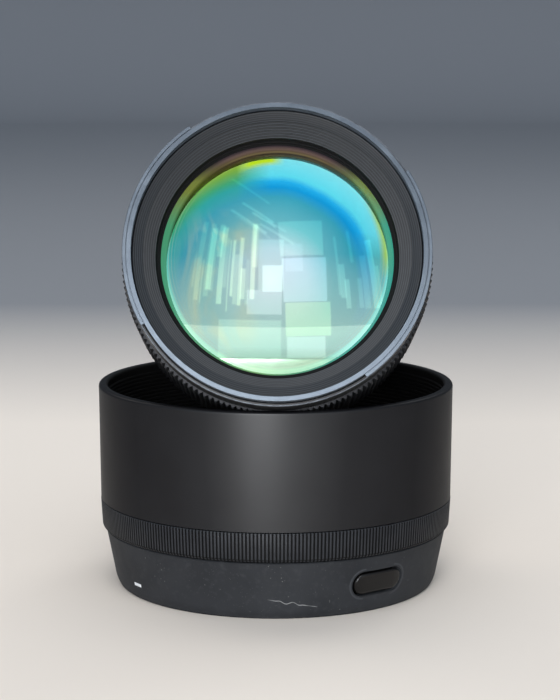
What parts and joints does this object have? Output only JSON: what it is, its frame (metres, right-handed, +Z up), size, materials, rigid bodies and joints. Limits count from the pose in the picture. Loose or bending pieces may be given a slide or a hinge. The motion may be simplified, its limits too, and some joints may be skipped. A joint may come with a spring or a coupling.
{
  "type": "prime camera lens",
  "caption": "Fast prime camera lens resting across its detached lens hood, with focus and aperture rings, iris, switches and camera bayonet.",
  "frame": {"origin": "on the table under the middle of the whole outline, hood and lens together", "axes": "+Z up, -Y the way the front glass looks, +X to the right seen from the front"},
  "size_m": [0.1004, 0.1128, 0.1375],
  "materials": {
    "satin_black_shell": "satin moulded black",
    "ribbed_black_rubber": "fine ribs, matte",
    "matte_grey_black_rubber": "smooth dead matte",
    "gloss_black_plastic": "polished black",
    "black_anodised_barrel": "fine satin black anodising",
    "blue_grey_front_ring": "satin edge that catches the light",
    "matte_black_baffle": "dead matte",
    "grooved_grey_baffle": "fine anti-glare grooves",
    "machined_aluminium": "machined",
    "black_aluminium": "black anodised",
    "chromed_brass_mount": "brushed chrome",
    "screw_steel": "plain",
    "blackened_blade_steel": "blackened",
    "mount_seal_rubber": "matte",
    "gold_contacts_on_black": "gold pads in black plastic",
    "green_circuit_board": "solder mask",
    "motor_can_steel": "plain",
    "coated_front_glass": "multicoated, green and blue reflections",
    "coated_inner_glass": "multicoated"
  },
  "bodies": {
    "hood": {"hood_shade": "satin_black_shell", "hood_grip_band": "ribbed_black_rubber", "hood_rubber_sleeve": "matte_grey_black_rubber"},
    "hood_button": {"hood_lock_button": "gloss_black_plastic"},
    "lens_barrel": {"front_ring": "blue_grey_front_ring", "front_barrel": "black_anodised_barrel", "front_baffle_ring": "grooved_grey_baffle", "front_retaining_ring": "matte_black_baffle", "main_barrel": "black_aluminium", "switch_panel": "black_anodised_barrel", "rear_barrel": "black_anodised_barrel", "mount_flange": "chromed_brass_mount", "mount_seal": "mount_seal_rubber", "mount_screw_1": "screw_steel", "mount_screw_2": "screw_steel", "mount_screw_3": "screw_steel", "mount_screw_4": "screw_steel", "contact_block": "gold_contacts_on_black", "rear_baffle": "matte_black_baffle", "front_glass": "coated_front_glass", "second_glass": "coated_inner_glass", "third_glass": "coated_inner_glass", "fourth_glass": "coated_inner_glass", "rear_group_front_glass": "coated_inner_glass", "rear_group_middle_glass": "coated_inner_glass", "rear_glass": "coated_inner_glass", "front_cell": "matte_black_baffle", "rear_cell": "matte_black_baffle", "iris_base": "black_aluminium", "iris_cover": "black_aluminium", "guide_rod_1": "screw_steel", "guide_rod_2": "screw_steel", "focus_motor": "motor_can_steel", "circuit_board": "green_circuit_board"},
    "focus_ring": {"focus_grip": "ribbed_black_rubber", "focus_ring_sleeve": "machined_aluminium"},
    "focus_group": {"focus_cell": "black_aluminium", "focus_glass": "coated_inner_glass"},
    "lead_screw": {"lead_screw": "screw_steel"},
    "aperture_ring": {"aperture_ring": "black_anodised_barrel"},
    "iris_ring": {"iris_drive_ring": "machined_aluminium"},
    "focus_mode_switch": {"focus_mode_switch": "gloss_black_plastic"},
    "click_switch": {"click_switch": "gloss_black_plastic"},
    "aperture_lock_switch": {"aperture_lock_switch": "gloss_black_plastic"},
    "focus_hold_button": {"focus_hold_button": "gloss_black_plastic"},
    "iris_blade_1": {"iris_blade_1": "blackened_blade_steel"},
    "iris_blade_2": {"iris_blade_2": "blackened_blade_steel"},
    "iris_blade_3": {"iris_blade_3": "blackened_blade_steel"},
    "iris_blade_4": {"iris_blade_4": "blackened_blade_steel"},
    "iris_blade_5": {"iris_blade_5": "blackened_blade_steel"},
    "iris_blade_6": {"iris_blade_6": "blackened_blade_steel"},
    "iris_blade_7": {"iris_blade_7": "blackened_blade_steel"},
    "iris_blade_8": {"iris_blade_8": "blackened_blade_steel"},
    "iris_blade_9": {"iris_blade_9": "blackened_blade_steel"}
  },
  "joints": [
    {"name": "lens_lift", "type": "slide", "parent": "hood", "child": "lens_barrel", "axis": [0, 0, 1], "range_m": [0, 0.12]},
    {"name": "hood_lock_press", "type": "slide", "parent": "hood", "child": "hood_button", "axis": [-0.5948, 0.8039, 0], "range_m": [0, 0.001], "stiffness_N_per_m": 800},
    {"name": "focus_turn", "type": "hinge", "parent": "lens_barrel", "child": "focus_ring", "pos_m": [0.0005, -0.01598, 0.09116], "axis": [0, -0.9605, 0.2783], "range_deg": [0, 150]},
    {"name": "focus_travel", "type": "slide", "parent": "lens_barrel", "child": "focus_group", "axis": [0, 0.9605, -0.2783], "range_m": [0, 0.006]},
    {"name": "lead_screw_turn", "type": "hinge", "parent": "lens_barrel", "child": "lead_screw", "pos_m": [-0.00452, 0.00558, 0.05527], "axis": [0, -0.9605, 0.2783], "range_deg": [0, 720.01]},
    {"name": "aperture_turn", "type": "hinge", "parent": "lens_barrel", "child": "aperture_ring", "pos_m": [0.0005, 0.02349, 0.07972], "axis": [0, -0.9605, 0.2783], "range_deg": [0, 70]},
    {"name": "iris_ring_turn", "type": "hinge", "parent": "lens_barrel", "child": "iris_ring", "pos_m": [0.0005, -0.00263, 0.08729], "axis": [0, -0.9605, 0.2783], "range_deg": [0, 16]},
    {"name": "iris_blade_1_turn", "type": "hinge", "parent": "lens_barrel", "child": "iris_blade_1", "pos_m": [0.0225, -0.0009, 0.08679], "axis": [0, -0.9605, 0.2783], "range_deg": [0, 40]},
    {"name": "iris_blade_2_turn", "type": "hinge", "parent": "lens_barrel", "child": "iris_blade_2", "pos_m": [0.01735, 0.00303, 0.10037], "axis": [0, -0.9605, 0.2783], "range_deg": [0, 40]},
    {"name": "iris_blade_3_turn", "type": "hinge", "parent": "lens_barrel", "child": "iris_blade_3", "pos_m": [0.00432, 0.00513, 0.1076], "axis": [0, -0.9605, 0.2783], "range_deg": [0, 40]},
    {"name": "iris_blade_4_turn", "type": "hinge", "parent": "lens_barrel", "child": "iris_blade_4", "pos_m": [-0.0105, 0.0044, 0.10509], "axis": [0, -0.9605, 0.2783], "range_deg": [0, 40]},
    {"name": "iris_blade_5_turn", "type": "hinge", "parent": "lens_barrel", "child": "iris_blade_5", "pos_m": [-0.02017, 0.00119, 0.09401], "axis": [0, -0.9605, 0.2783], "range_deg": [0, 40]},
    {"name": "iris_blade_6_turn", "type": "hinge", "parent": "lens_barrel", "child": "iris_blade_6", "pos_m": [-0.02017, -0.003, 0.07956], "axis": [0, -0.9605, 0.2783], "range_deg": [0, 40]},
    {"name": "iris_blade_7_turn", "type": "hinge", "parent": "lens_barrel", "child": "iris_blade_7", "pos_m": [-0.0105, -0.00621, 0.06849], "axis": [0, -0.9605, 0.2783], "range_deg": [0, 40]},
    {"name": "iris_blade_8_turn", "type": "hinge", "parent": "lens_barrel", "child": "iris_blade_8", "pos_m": [0.00432, -0.00693, 0.06598], "axis": [0, -0.9605, 0.2783], "range_deg": [0, 40]},
    {"name": "iris_blade_9_turn", "type": "hinge", "parent": "lens_barrel", "child": "iris_blade_9", "pos_m": [0.01735, -0.00484, 0.0732], "axis": [0, -0.9605, 0.2783], "range_deg": [0, 40]},
    {"name": "focus_mode_switch_slide", "type": "slide", "parent": "lens_barrel", "child": "focus_mode_switch", "axis": [-0.342, 0.2615, 0.9026], "range_m": [0, 0.003]},
    {"name": "click_switch_slide", "type": "slide", "parent": "lens_barrel", "child": "click_switch", "axis": [-0.342, -0.2615, -0.9026], "range_m": [0, 0.003]},
    {"name": "aperture_lock_switch_slide", "type": "slide", "parent": "lens_barrel", "child": "aperture_lock_switch", "axis": [0.0872, -0.2773, -0.9568], "range_m": [0, 0.003]},
    {"name": "focus_hold_press", "type": "slide", "parent": "lens_barrel", "child": "focus_hold_button", "axis": [-0.6691, -0.2068, -0.7138], "range_m": [0, 0.0004], "stiffness_N_per_m": 600}
  ],
  "couplings": [
    {"joint": "focus_travel", "follows": "focus_turn", "m_per_rad": 0.0022918},
    {"joint": "lead_screw_turn", "follows": "focus_turn", "ratio": 4.8},
    {"joint": "iris_ring_turn", "follows": "aperture_turn", "ratio": 0.22857},
    {"joint": "iris_blade_1_turn", "follows": "aperture_turn", "ratio": 0.57143},
    {"joint": "iris_blade_2_turn", "follows": "aperture_turn", "ratio": 0.57143},
    {"joint": "iris_blade_3_turn", "follows": "aperture_turn", "ratio": 0.57143},
    {"joint": "iris_blade_4_turn", "follows": "aperture_turn", "ratio": 0.57143},
    {"joint": "iris_blade_5_turn", "follows": "aperture_turn", "ratio": 0.57143},
    {"joint": "iris_blade_6_turn", "follows": "aperture_turn", "ratio": 0.57143},
    {"joint": "iris_blade_7_turn", "follows": "aperture_turn", "ratio": 0.57143},
    {"joint": "iris_blade_8_turn", "follows": "aperture_turn", "ratio": 0.57143},
    {"joint": "iris_blade_9_turn", "follows": "aperture_turn", "ratio": 0.57143}
  ]
}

§ **The request**
Copy in full each line that holds the word "bodies".

§ **The solution**
What parts and joints does this object have? Output only JSON: what it is, its frame (metres, right-handed, +Z up), size, materials, rigid bodies and joints. Limits count from the pose in the picture. Loose or bending pieces may be given a slide or a hinge. The motion may be simplified, its limits too, and some joints may be skipped. A joint may come with a spring or a coupling.
  "bodies": {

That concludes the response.